Berkshire Hathaway, on behalf of its subsidiaries PacifiCorp and NVE Energy, argued that the recently created energy imbalance market, or EIM, in the western United States, in which the utilities participate, is a sufficiently competitive market to warrant waiver of the mandatory purchase obligation. The EIM market provides economic energy interchange among the utilities in CAISO and interconnected utilities outside California. Other commenters strongly disagreed.
On the whole, the investor-owned utilities did not take a strong position on the existing FERC rules, perhaps due to their experience with existing RPS requirements and the fact that the state commissions have considerable discretion in addressing PURPA implementation issues. In September, following the technical conference, FERC asked for additional comments on these subjects.

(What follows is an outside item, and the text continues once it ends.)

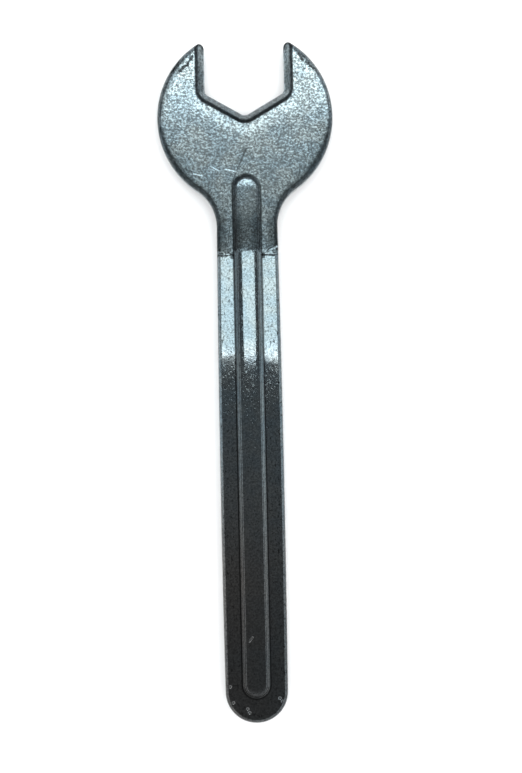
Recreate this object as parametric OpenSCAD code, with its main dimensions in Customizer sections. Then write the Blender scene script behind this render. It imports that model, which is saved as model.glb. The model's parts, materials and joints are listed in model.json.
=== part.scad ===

At this writing, FERC has only two seated commissioners out of the five commissioner positions, and it takes three to make a quorum. Until another commissioner is confirmed by the US Senate, FERC is unable to adopt any new rules in this area should it decide to do so. Even with a quorum, it would take a few months for the new commissioners to get up to speed on these and many other pending FERC matters. There is no legal requirement for FERC to revisit its rules.
It should be noted that there are other potential sources of long-term PPAs outside of a state or federal mandate. Corporations and municipalities have been signing PPAs with renewable energy projects, originally in order to reduce their carbon footprints, but increasingly due to the fact that renewable power prices have become competitive with market prices in general.
PURPA and its implementation paved the way for competitive wholesale markets that are now thriving in the United States. There are still opportunities for solar projects to use PURPA to get long-term PPAs at financeable prices outside state RPS processes, but there are headwinds in many states at the level of the state utility commissions.